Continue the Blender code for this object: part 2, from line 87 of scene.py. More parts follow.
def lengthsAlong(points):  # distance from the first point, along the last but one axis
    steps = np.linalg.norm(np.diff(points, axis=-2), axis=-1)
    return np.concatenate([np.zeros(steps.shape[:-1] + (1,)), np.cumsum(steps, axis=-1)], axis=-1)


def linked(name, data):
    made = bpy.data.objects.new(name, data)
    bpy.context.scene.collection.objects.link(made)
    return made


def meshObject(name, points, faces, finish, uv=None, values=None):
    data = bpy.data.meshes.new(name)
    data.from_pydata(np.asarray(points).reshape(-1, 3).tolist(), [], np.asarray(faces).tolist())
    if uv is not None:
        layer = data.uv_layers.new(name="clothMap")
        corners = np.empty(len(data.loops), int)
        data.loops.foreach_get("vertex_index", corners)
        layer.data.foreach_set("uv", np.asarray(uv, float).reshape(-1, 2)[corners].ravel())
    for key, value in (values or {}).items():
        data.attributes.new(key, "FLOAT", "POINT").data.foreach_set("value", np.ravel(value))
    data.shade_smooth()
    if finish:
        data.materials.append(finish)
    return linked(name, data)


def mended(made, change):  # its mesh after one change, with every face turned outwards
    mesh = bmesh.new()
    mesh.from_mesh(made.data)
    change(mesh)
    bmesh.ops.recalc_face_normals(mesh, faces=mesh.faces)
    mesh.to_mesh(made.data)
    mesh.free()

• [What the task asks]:
Write out the whole listing again. Match it word for word.

• [Result below]:
Continue the Blender code for this object: part 2, from line 87 of scene.py. More parts follow.
def lengthsAlong(points):  # distance from the first point, along the last but one axis
    steps = np.linalg.norm(np.diff(points, axis=-2), axis=-1)
    return np.concatenate([np.zeros(steps.shape[:-1] + (1,)), np.cumsum(steps, axis=-1)], axis=-1)


def linked(name, data):
    made = bpy.data.objects.new(name, data)
    bpy.context.scene.collection.objects.link(made)
    return made


def meshObject(name, points, faces, finish, uv=None, values=None):
    data = bpy.data.meshes.new(name)
    data.from_pydata(np.asarray(points).reshape(-1, 3).tolist(), [], np.asarray(faces).tolist())
    if uv is not None:
        layer = data.uv_layers.new(name="clothMap")
        corners = np.empty(len(data.loops), int)
        data.loops.foreach_get("vertex_index", corners)
        layer.data.foreach_set("uv", np.asarray(uv, float).reshape(-1, 2)[corners].ravel())
    for key, value in (values or {}).items():
        data.attributes.new(key, "FLOAT", "POINT").data.foreach_set("value", np.ravel(value))
    data.shade_smooth()
    if finish:
        data.materials.append(finish)
    return linked(name, data)


def mended(made, change):  # its mesh after one change, with every face turned outwards
    mesh = bmesh.new()
    mesh.from_mesh(made.data)
    change(mesh)
    bmesh.ops.recalc_face_normals(mesh, faces=mesh.faces)
    mesh.to_mesh(made.data)
    mesh.free()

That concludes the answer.